In order to establish a stronger link with the civil society, Medica also accepted help from the local state which “they see it as an important goal to get the government (of BiH as of any state) at all levels and in the long term to recognize the prevalence and seriousness of male violence against women, take responsibility for addressing it in law and set up the institutional arrangements to prevent it, and to care for survivors”. Ferida says, ‘After all, it’s the duty of the state, the police and social welfare, to take that responsibility Medica should be an adjunct, a helper, of the state in its work”. Despite the preferences of some international donors, activism in BiH civil society was enabling women “to gain moral authority and real, though indirect, power with which to achieve their often very political goal” (Helms, 2003,16).Medica’s Sabiha Haskić and Udružene Žene’s director Nada Golubović also provided strong examples of how Medica created progressive approaches like the law of social protection which accepted women war rape survivors as a category needing financial support from the state. They also explicated that domestic violence was not considered to be a crime in Bosnian law. But through their lobbying and help of other civil society members they successfully got the Law on Protection against Domestic Violence which states: “domestic violence shall be any act of inflicting physical, psychological, sexual or economic harm or suffering, as well as threats as regards the aforementioned, and lack of due care and attention which may seriously impede family members from enjoying their rights and freedoms in all areas of public and private life which are based on equality.”
The existence of organizations like Medica exemplifies the power of civil society in re-establishing the countries destroyed by war and violence. The untiring efforts of Medica in helping war victims in general and women in, particular have made significant changes on the grassroots level to bring sustainable change. Medica has also been in a continued partnership with Udružene Žene and various women’s NGOs in the Republika Srpska.
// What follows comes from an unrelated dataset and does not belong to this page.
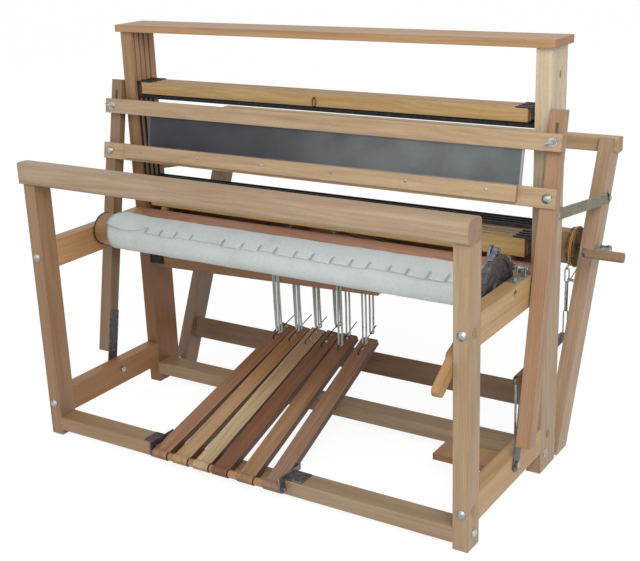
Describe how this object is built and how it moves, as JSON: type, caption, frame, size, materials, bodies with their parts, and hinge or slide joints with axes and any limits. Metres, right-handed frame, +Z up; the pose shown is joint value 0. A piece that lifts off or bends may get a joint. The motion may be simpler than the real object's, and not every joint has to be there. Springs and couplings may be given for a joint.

They have now also extended to provide therapeutic provision for male victims because one of the interviewees stated ‘people who have experienced violence are more likely to be unable to control their own aggression’. One way or another, she says, ‘We can’t evade it, we have to work with men”. The upcoming challenging of Medica according to Sabiha is to empower women under the clutches of capitalism where women work with poor trade union and their wish of self-employment is hampered. In this culture they are merely reduced into “consumers, articles of consumption and objects of fun” (in Cockburn, 2016, p.34).